Post
The game is too easy, so players invent rules that make it borderline impossible -- and then do it anyway.
Challenge runs are self-imposed constraints that transform familiar games into entirely new experiences. No-hit runs, level-1 runs, pacifist runs, knife-only runs, no-upgrade runs -- players have invented thousands of ways to make games harder than developers ever intended. The appeal is part mastery, part creativity: anyone can beat Dark Souls, but beating it at Soul Level 1 with no rolling proves a completely different kind of understanding. The streaming era turned challenge runs into a content goldmine, with creators competing to find the most absurd constraints that are still technically completable.
Example
The Hitman community runs 'Silent Assassin, Suit Only' challenges that require flawless stealth without disguises.
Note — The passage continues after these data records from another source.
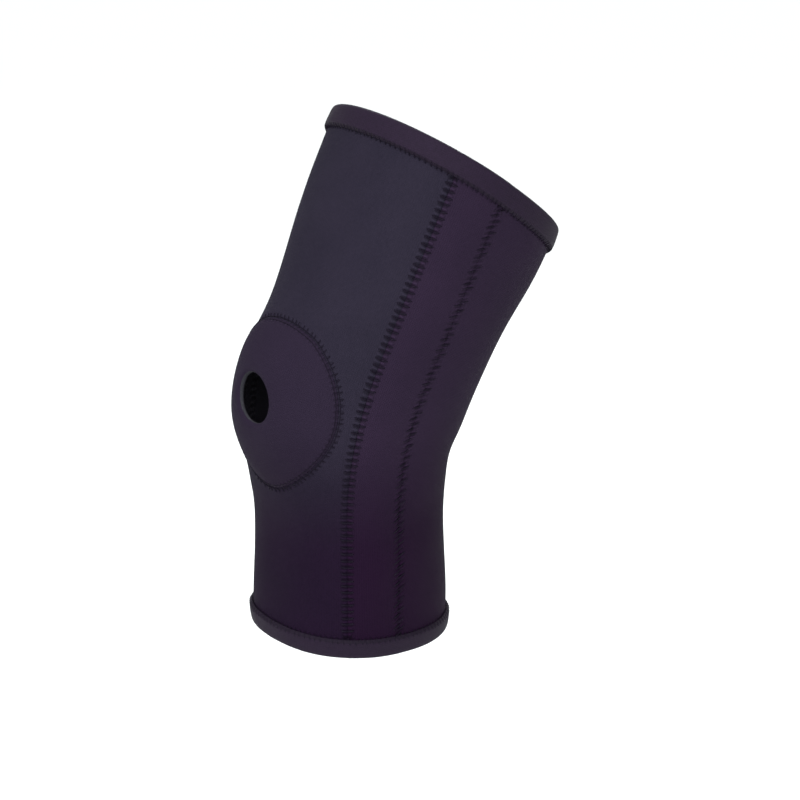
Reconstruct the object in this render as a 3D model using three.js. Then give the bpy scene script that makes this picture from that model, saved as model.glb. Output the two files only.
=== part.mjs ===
// Open-patella knee sleeve of neoprene, in the form it has on a bent knee.
// Millimetres. +Z runs up along the calf half, the kneecap opening faces -Y, and the origin is the
// middle of the sleeve's bend, on its centreline.
import * as THREE from "three";

// Sizes along the sleeve, measured on its centreline
const thighLength = 158; // from the bend's middle up to the upper rim
const calfLength = 126; // from the bend's middle down to the lower rim
const kneeFlexion = THREE.MathUtils.degToRad(27.8);
const bendLength = 77; // stretch of the centreline over which the sleeve bends
const thighRimTilt = 11.5; // how far the upper rim rises at the front and drops at the back
const calfRimTilt = 3.9;

// Outer width and depth of the sleeve at three levels
const levels = {
  calf: { width: 107, depth: 113 },
  knee: { width: 118, depth: 129 },
  thigh: { width: 139, depth: 142 },
};
const squareness = 2.2; // 2 is an ellipse, more is squarer

// Cloth and clearances
const wallThickness = 3;
const clearance = 0.4; // between pieces that are sewn edge to edge or face to face
const edgeRound = 2; // width over which a cut edge rounds down
const edgeDrop = 0.9; // how far the outer face drops at a sewn edge

// Kneecap patch and its opening
const patchWidth = 108;
const patchHeight = 103;
const patchPoint = 0.15; // how much of its width the patch loses towards its lower end
const patchCentre = 7; // above the bend's middle, on the centreline
const patchRise = 2.2; // how far the patch stands proud of the panels
const openingWidth = 32.7;
const openingHeight = 27.1;
const openingTurn = THREE.MathUtils.degToRad(-26); // its wide axis rises towards -X
const openingLift = 2; // above the patch's centre
const openingShift = 5.2; // from the patch's centre towards -X

// Front panel and the channels beside it
const panelMargin = 12; // cloth between the patch and the seam beside it
const channelWidth = 31.8;
const channelCrown = 0.8; // how far a channel bulges between its seams

// Soft creases of the bend
const creaseDepth = 2.5;
const creaseHeight = 9; // half its height at the middle of its depth, along the sleeve

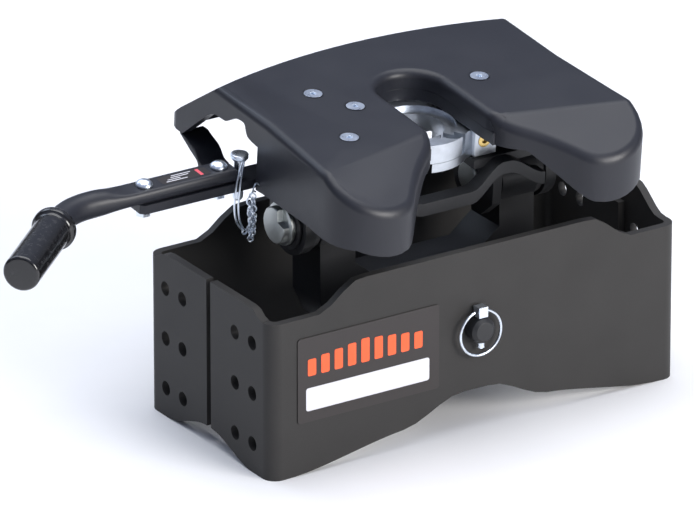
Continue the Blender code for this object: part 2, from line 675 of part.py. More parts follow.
def build_head():
    """The head's fixed pieces."""
    plate = build_skid_plate()
    liner_low = LINER_LOW
    liner_high = TOP - TOP_PLATE - GAP
    throat = [(x, y) for x, y in throat_side(0.4) if y > -70] + [(THROAT_HALF + 0.6, -LINER_NEAR)]
    half = [(0, 80), (118, 80), (126, 60), (126, -60), (118, -LINER_NEAR)] + throat[::-1]
    liner = part("throat_liner", sheet([mirrored(half)], liner_low, liner_high), "black_coat", HEAD)
    spots = (("front_left", -90, 43, liner_low), ("rear_left", -109, -49, liner_low),
             ("pivot_left", -JAW_PIVOT_X, JAW_PIVOT_Y, 80), ("pivot_right", JAW_PIVOT_X, JAW_PIVOT_Y, 80))
    for name, x, y, end in spots:
        screw = part("screw_" + name, countersunk(x, y, end), "zinc", HEAD)
        star = [(2.6 + 0.7 * math.cos(6 * math.radians(a)), math.radians(a)) for a in range(0, 360, 15)]
        socket = [(x + r * math.cos(a), y + r * math.sin(a)) for r, a in star]
        cut(screw, sheet([socket], TOP - 2.4, TOP + 2), HEAD)
        profile = [(0, TOP + 2), (9 + GAP, TOP + 2), (9 + GAP, TOP), (4.3, TOP - 5), (4.3, end - 20),
                   (0, end - 20)]
        cut(plate, turned(profile, (x, y, 0), "Z", 20), HEAD)
        if end == liner_low:
            cut(liner, rod(4.3, 60, 100, (x, y, 0), "Z", 20), HEAD)
    hook = smooth([(149, 29.2), (141, 26), (131, 23), (125, 19), (119, 13), (110, 11)], 3)
    back = smooth([(110, 1.5), (117, 2.5), (121.5, 7.5), (125, 13), (136, 18), (149, 24.5), (158, 29.2)], 3)
    part("side_hook", sheet([hook + back], -HALF_WIDTH, -135, "YZ"), "black_coat", HEAD)
    build_carrier()
    build_pitch_bolts()
    for name, side in (("left", -1), ("right", 1)):
        centre = (side * JAW_PIVOT_X, JAW_PIVOT_Y, 0)
        cut(liner, rod(JAW_PIN_RADIUS + GAP, 60, 100, centre), HEAD)
        pin = part("jaw_pin_" + name, rod(JAW_PIN_RADIUS, 32.6, liner_high, centre), "zinc", HEAD)
        cut(pin, rod(4.3, 78, 100, centre, "Z", 20), HEAD)
    shelf = [(-140, 32.6), (-128, 32.6), (-128, 57), (-140, 57)]
    part("bar_shelf", sheet([shelf], 19, BAR_LOW - GAP), "cast_black", HEAD)


# jaws

def jaw_tier(side, near, back, arm=False):
    """One tier of a jaw: a ring sector that reaches near and back degrees from its own side."""
    centre = (0, JAW_CENTRE_Y)
    inner = arc(centre, JAW_BORE, 180 + near, 180 - back, 20)
    outer = arc(centre, JAW_RIM, 180 - back, 180 - 62, 4) if back > 62 else []
    lobe = arc((-JAW_PIVOT_X, JAW_PIVOT_Y), 24, 80, 270, 10)
    tip_angle = math.radians(180 + near)
    middle = (JAW_BORE + JAW_RIM) / 2
    tip = (middle * math.cos(tip_angle), JAW_CENTRE_Y + middle * math.sin(tip_angle))
    round_tip = arc(tip, (JAW_RIM - JAW_BORE) / 2, near, near + 180, 8)
    rim = arc(centre, JAW_RIM, 180 + 50, 180 + near, 8)
    outline = inner + outer
    if arm:
        outline += [(-52, 40), (-JAW_PIVOT_X + 10, 52)]
        outline += arc((-JAW_PIVOT_X, JAW_PIVOT_Y + DRIVE_ARM), 10, 0, 180, 8)
        outline += [(-JAW_PIVOT_X - 10, 50)]
        lobe = arc((-JAW_PIVOT_X, JAW_PIVOT_Y), 24, 115, 270, 8)
    outline += lobe + rim
    if near > 100:
        outline += round_tip[::-1][1:-1]
    return [(-side * x, y) for x, y in outline]


def build_jaw(name, side, frame, upper, lower):
    """One jaw: two tiers whose fingers lap over the other jaw's, on a bushed pivot."""
    pivot = circle((side * JAW_PIVOT_X, JAW_PIVOT_Y), 13.3)
    top = sheet([jaw_tier(side, *upper), pivot], JAW_SPLIT + GAP / 2, JAW_TOP)
    jaw = part("jaw_" + name, top, "jaw_steel", frame)
    foot = sheet([jaw_tier(side, *lower, arm=True), pivot], JAW_LOW, JAW_SPLIT - GAP / 2)
    core = ring(22, 13.3, JAW_LOW + 1, JAW_TOP - 1, (side * JAW_PIVOT_X, JAW_PIVOT_Y, 0))
    join(jaw, foot, frame)
    join(jaw, core, frame)
    cut(jaw, rod(JAW_RECESS, JAW_TOP - 3.5, JAW_TOP + 5, (0, JAW_CENTRE_Y, 0)), frame)
    bush = ring(13, JAW_PIN_RADIUS + GAP, JAW_LOW, JAW_TOP, (side * JAW_PIVOT_X, JAW_PIVOT_Y, 0))
    part("jaw_bush_" + name, bush, "brass", frame)
    at = (side * JAW_PIVOT_X, JAW_PIVOT_Y + DRIVE_ARM, 0)
    cut(jaw, rod(DRIVE_PIN_RADIUS + GAP, 20, 60, at, "Z", 20), frame)
    part("drive_pin_" + name, rod(DRIVE_PIN_RADIUS, BAR_LOW, 50, at, "Z", 20, 1.0), "zinc", frame)
    return jaw


def build_jaws():
    """Both jaws and the threaded plug in the right one."""
    build_jaw("left", -1, JAW_L, (118, 22), (70, 108))
    jaw = build_jaw("right", 1, JAW_R, (56, 108), (105, 22))
    face_y = -38.0
    join(jaw, block((40, face_y, JAW_LOW + 0.5), (64, -10, 68)), JAW_R)
    cut(jaw, rod(7.3, face_y - 5, face_y + 6, (51, 0, 58), "Y", 20), JAW_R)
    plug = turned([(0, 5), (7, 5), (7, -0.5), (3.2, -0.5), (3.2, 2), (0, 2)], (51, face_y, 58), "Y", 20)
    part("jaw_plug", plug, "brass", JAW_R)


# release bar and handle

def drive_path(side, count=10):
    """Where a jaw's drive pin runs, seen from the cam plate, as the bar slides out."""
    path = []
    for i in range(count + 1):
        share = i / count
        turn = -side * JAW_OPEN * share
        x = side * JAW_PIVOT_X - DRIVE_ARM * math.sin(-turn)
        y = JAW_PIVOT_Y + DRIVE_ARM * math.cos(turn)
        path.append((x + BAR_TRAVEL * share, y))
    return path


def build_bar():
    """The release bar, the cam plate behind the jaws, the handle and its grip."""
    ends = [(BAR_IN, BAR_Y - BAR_HALF), (BAR_IN, BAR_Y + BAR_HALF)]
    nose = [(BAR_OUT + 4, BAR_Y + BAR_HALF), (BAR_OUT, BAR_Y + BAR_HALF - 4),
            (BAR_OUT, BAR_Y - BAR_HALF + 4), (BAR_OUT + 4, BAR_Y - BAR_HALF)]
    bar = part("pull_bar", sheet([ends + nose], BAR_LOW, BAR_HIGH), "black_coat", BAR)
    reach = DRIVE_PIN_RADIUS + 1.5
    left = [(x, y + reach) for x, y in drive_path(-1)]
    right = [(x, y + reach) for x, y in drive_path(1)]
    outline = [(-92, BAR_Y + BAR_HALF + GAP), (BAR_IN, BAR_Y + BAR_HALF + GAP), (BAR_IN, left[0][1])]
    outline += left + [(left[-1][0] + 6, left[-1][1]), (left[-1][0] + 6, right[0][1])] + right
    outline += [(right[-1][0] + 6, right[-1][1]), (right[-1][0] + 6, 88), (-92, 88)]
    part("cam_plate", sheet([outline], BAR_LOW, BAR_HIGH), "zinc", BAR)
    route = [(TUBE_IN, BAR_Y), (-215, BAR_Y), (-250, BAR_Y), (-282, BAR_Y), (-300, BAR_Y), (-315, BAR_Y)]
    route += smooth([(-329, BAR_Y), (-345, BAR_Y - 1.3), (-359, BAR_Y - 5.5), (-372, BAR_Y - 13),
                     (GRIP_X, BAR_Y - GRIP_DROP)], 3)
    lean = Vector((-1, -0.861)).normalized()
    route.append((GRIP_X + lean.x * 84, BAR_Y - GRIP_DROP + lean.y * 84))
    tube = wire([(x, y, TUBE_Z) for x, y in route], TUBE_RADIUS, resolution=4)
    for vertex in tube.vertices:
        flat = ease(vertex.co.x, -328, -292)
        vertex.co.z = TUBE_Z + (vertex.co.z - TUBE_Z) * (1 - flat * (1 - TUBE_FLAT_HALF / TUBE_RADIUS))
        vertex.co.y = BAR_Y + (vertex.co.y - BAR_Y) * (1 + flat * (BAR_HALF / TUBE_RADIUS - 1))
    handle = part("handle_tube", tube, "black_coat", BAR)
    for name, x in (("inner", -194.0), ("outer", -275.0)):
        for piece in (bar, handle):
            cut(piece, rod(4.6, 10, 70, (x, BAR_Y, 0), "Z", 16), BAR)
        crown = TUBE_Z + TUBE_FLAT_HALF + GAP
        dome = [(0, crown + 6), (3.5, crown + 5.6), (6.5, crown + 4), (8, crown + 1.6), (8, crown),
                (4.3, crown), (4.3, 22), (0, 22)]
        part("handle_bolt_" + name, turned(dome, (x, BAR_Y, 0), "Z", 16), "zinc", BAR)
        nut = sheet([circle((x, BAR_Y), 7.5, 6), circle((x, BAR_Y), 4.6, 16)], 22, BAR_LOW - GAP)
        part("handle_nut_" + name, nut, "zinc", BAR)
    start = Vector((GRIP_X, BAR_Y - GRIP_DROP))
    bore = TUBE_RADIUS + GAP
    grip = turned([(0, GRIP_LENGTH), (15.5, GRIP_LENGTH), (GRIP_RADIUS, GRIP_LENGTH - 2), (GRIP_RADIUS, 9),
                   (20.5, 8), (21, 6), (21, 2), (20, 0), (bore, 0), (bore, 85), (0, 85)])
    turn = math.atan2(lean.y, lean.x)
    grip.transform(Matrix.Translation((start.x, start.y, TUBE_Z)) @ Matrix.Rotation(turn, 4, "Z") @ AXES["X"])
    part("handle_grip", clean(grip), "grip_vinyl", BAR)
    cut(bar, rod(LOCK_PIN_RADIUS + GAP, 10, 60, (LOCK_PIN_X, LOCK_PIN_Y, 0), "Z", 16), BAR)


def build_lock_pin():
    """The pin through the release bar, with its spring wire and the chain on it."""
    head = [(0, 62.5), (7.5, 62.5), (8.5, 61.5), (8.5, 58.5), (7, 57.8), (7, 56), (LOCK_PIN_RADIUS, 55.4),
            (LOCK_PIN_RADIUS, 17), (3.5, 15), (0, 15)]
    part("lock_pin", turned(head, (LOCK_PIN_X, LOCK_PIN_Y, 0), "Z", 24), "zinc", LOCK)
    x = LOCK_PIN_X - 1
    y = LOCK_PIN_Y - 9.5
    clip = smooth([(x, y + 0.2, 57), (x, y - 4.5, 52), (x - 1, y - 8, 38), (x - 1, y - 9, 16),
                   (x, y - 8.5, 0), (x + 1.5, y - 8.5, -10)], 3)
    part("lock_pin_clip", wire(clip, 1.6), "zinc", LOCK)
    chain = smooth([(x + 5, y - 14, 15), (x + 5, y - 16, 3), (x + 4, y - 16.5, -12), (x + 4, y - 15, -27)], 3)
    part("lock_pin_chain", wire(chain, 3.6), "zinc", LOCK)


build_base()
build_yoke()
build_head()
build_jaws()
build_bar()
build_lock_pin()
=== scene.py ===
"""Looks of a fifth wheel hitch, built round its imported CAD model.

Sizes are millimetres in the classes below and become metres when a piece is made. Pieces of the
tilting head are given in the head's own frame, whose zero is on the pitch axis.
"""

import json
import logging
import math
from dataclasses import dataclass, field
from enum import Enum
from typing import Any, Callable, Iterable, Sequence

import bmesh
import bpy
from mathutils import Matrix, Vector

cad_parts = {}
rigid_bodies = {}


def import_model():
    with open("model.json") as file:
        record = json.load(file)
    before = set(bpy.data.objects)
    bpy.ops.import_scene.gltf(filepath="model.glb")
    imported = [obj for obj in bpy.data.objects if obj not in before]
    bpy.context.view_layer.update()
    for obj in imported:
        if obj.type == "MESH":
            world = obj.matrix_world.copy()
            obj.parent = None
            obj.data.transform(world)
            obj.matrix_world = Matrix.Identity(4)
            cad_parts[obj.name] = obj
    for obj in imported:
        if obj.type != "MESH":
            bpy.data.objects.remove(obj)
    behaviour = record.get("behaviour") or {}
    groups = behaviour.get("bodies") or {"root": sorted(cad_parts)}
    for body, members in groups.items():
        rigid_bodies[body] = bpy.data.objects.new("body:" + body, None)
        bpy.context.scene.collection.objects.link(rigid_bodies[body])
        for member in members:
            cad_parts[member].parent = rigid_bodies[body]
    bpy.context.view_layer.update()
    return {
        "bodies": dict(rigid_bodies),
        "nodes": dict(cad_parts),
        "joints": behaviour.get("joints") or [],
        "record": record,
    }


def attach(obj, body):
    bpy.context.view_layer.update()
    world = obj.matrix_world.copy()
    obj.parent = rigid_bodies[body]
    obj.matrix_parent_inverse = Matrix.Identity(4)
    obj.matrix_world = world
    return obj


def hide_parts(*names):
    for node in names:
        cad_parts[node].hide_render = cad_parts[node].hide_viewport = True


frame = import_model()
MM = 0.001
LOG = logging.getLogger("fifth_wheel_hitch")
Point = tuple[float, float, float]
Flat = tuple[float, float]


class Frame(Enum):
    """The frames that pieces are given in, each as its matrix in millimetres."""

    WORLD = Matrix.Identity(4)
    HEAD = Matrix.Translation((0.0, 0.0, 205.0)) @ Matrix.Rotation(math.radians(5.0), 4, "X")


class Axis(Enum):
    """The axis that a turned piece stands on."""

    X = Matrix.Rotation(math.radians(90.0), 4, "Y")
    Y = Matrix.Rotation(math.radians(-90.0), 4, "X")
    Z = Matrix.Identity(4)


# shader expressions


class Value:
    """A socket of a shader tree that takes part in Python expressions."""

    def __init__(self, tree: "ShaderTree", socket: Any) -> None:
        """Wrap socket, an output of a node in tree."""
        self.tree = tree
        self.socket = socket

    def _math(self, operation: str, first: Any, second: Any) -> "Value":
        """Add one Math node on two values."""
        return self.tree.node("ShaderNodeMath", {"operation": operation}, {0: first, 1: second})

    def __add__(self, other: Any) -> "Value":
        """Sum."""
        return self._math("ADD", self, other)

    __radd__ = __add__

    def __sub__(self, other: Any) -> "Value":
        """Difference."""
        return self._math("SUBTRACT", self, other)

    def __rsub__(self, other: Any) -> "Value":
        """Difference, with this value taken away."""
        return self._math("SUBTRACT", other, self)

    def __mul__(self, other: Any) -> "Value":
        """Product."""
        return self._math("MULTIPLY", self, other)

    __rmul__ = __mul__

    def clamped(self) -> "Value":
        """This value held between 0 and 1."""
        return self.tree.node("ShaderNodeClamp", {}, {0: self})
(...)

Elden Ring's 'no-hit' runs require completing the entire game without taking a single point of damage. Pokemon's Nuzlocke spawned dozens of variants, and Minecraft's 'no crafting table' or 'vegan' runs are YouTube staples.
Why it matters
Challenge runs prove that difficulty is not just a slider -- it is a creative space. They extend game lifespans, generate compelling content, and reveal hidden depth in game mechanics that normal play never surfaces. Every challenge run is essentially a player designing their own game within the game.